I had always romanticized the idea of falling in love with a woman; and having a family had always been my dream. In many ways, that dream has come true. But I have also come to realize a lot of time has passed in my life pushing away, blocking out and not dealing with real feelings going on inside of me. I have tried not to be gay for more than 20 years of my life. I found so much comfort as a teen in 1 Samuel 18-20 and the intimacy of Jonathan and David. I thought and hoped that such male intimacy could fulfill that void I felt in my desire for male companionship. I always thought if I could find these intimate friendships, then that would be enough.

Then I thought everything would come naturally on my wedding night. I honestly had never even made out with a girl before I got married. Of course, it felt anything but natural for me. Trying not to be gay, has only led to a desire for intimacy in friendships which pushed friends away, and it has resulted in a marriage where I couldn’t love or satisfy my wife in a way that she needed.

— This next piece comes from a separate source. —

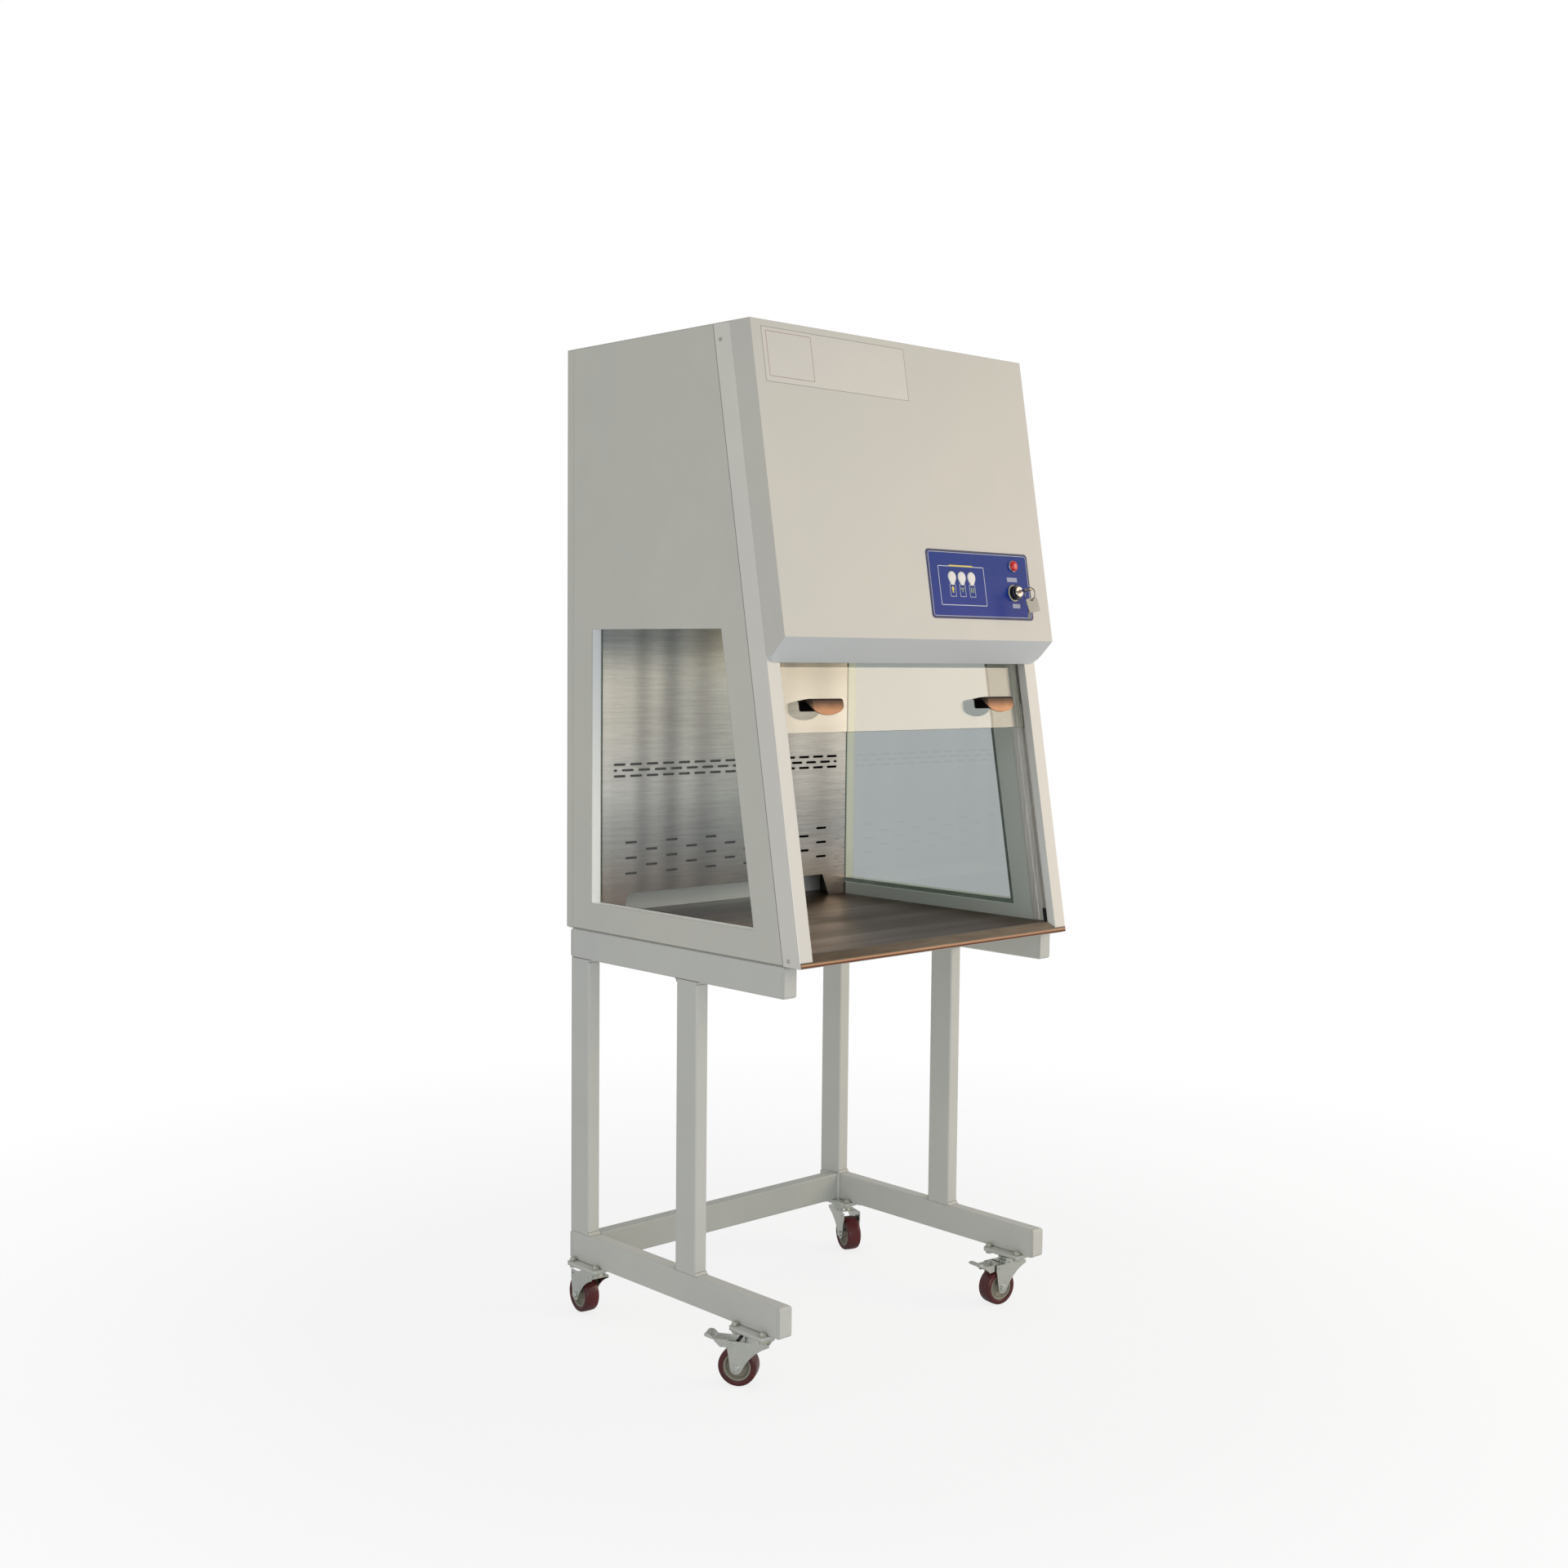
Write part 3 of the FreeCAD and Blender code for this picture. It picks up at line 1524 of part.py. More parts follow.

Still, I tried to convince myself that this was what God wanted and that this would work. I thought all of those other feelings would stay away if I could just do this right.

When Lauren and I got married, I committed to loving her to the best of my ability, and I had the full intention of spending the rest of my life with her. Despite our best efforts, however, I have come to accept that there is nothing that is going to change who I am.

I have intensely mixed feelings about the changes that have resulted in my life. While I regret the way I was taught to handle this growing up, how much it has hurt me and the unintentional pain I have brought Lauren, I wouldn’t have the friendship I now have with her, and we wouldn’t have our two amazing, beautiful children. But if I keep trying to push this down it will end up hurting her even more.

I am never going to be able to change how I am, and no matter how healthy our relationship becomes, it’s never going to change what I know deep down: that I am gay. Lauren has been the most supportive, understanding, loving and gracious person I could ever ask for, as I have come to face this. And now I am trying to figure out how to co-parent while being her friend, and how to raise our children.

I have progressed so much in my faith over these last several years. I think I needed to be able to affirm other gay people before I could ever accept it for myself. Likewise, I couldn’t expect others to accept me how I am until I could come to terms with it first.

I know I have a long way to go. But if this honesty with myself about who I am, and who I was made by God to be, doesn’t constitute as the peace that passes all understanding, then I don’t know what does. It is like this weight I have been carrying my whole life has been lifted from me, and I have never felt such freedom.

In sharing this publicly I’m taking another step into health and wholeness by accepting myself, and every part of me. It’s not only an idea for me that I’m gay; It’s my life. This is me being authentic and real with myself and other people. This is a part of who I am.

I hope people will hear my heart, and that I will still be loved. I’m still the same guy, with the same heart, who wants to love God and love people with everything I have. This is a part of me I have come to be able to accept, and now it is a part of me that you know as well. I trust God to help love do the rest.

– Trey

It remains to be seen if this will damage, or possibly end, his music career in the Christian music realm.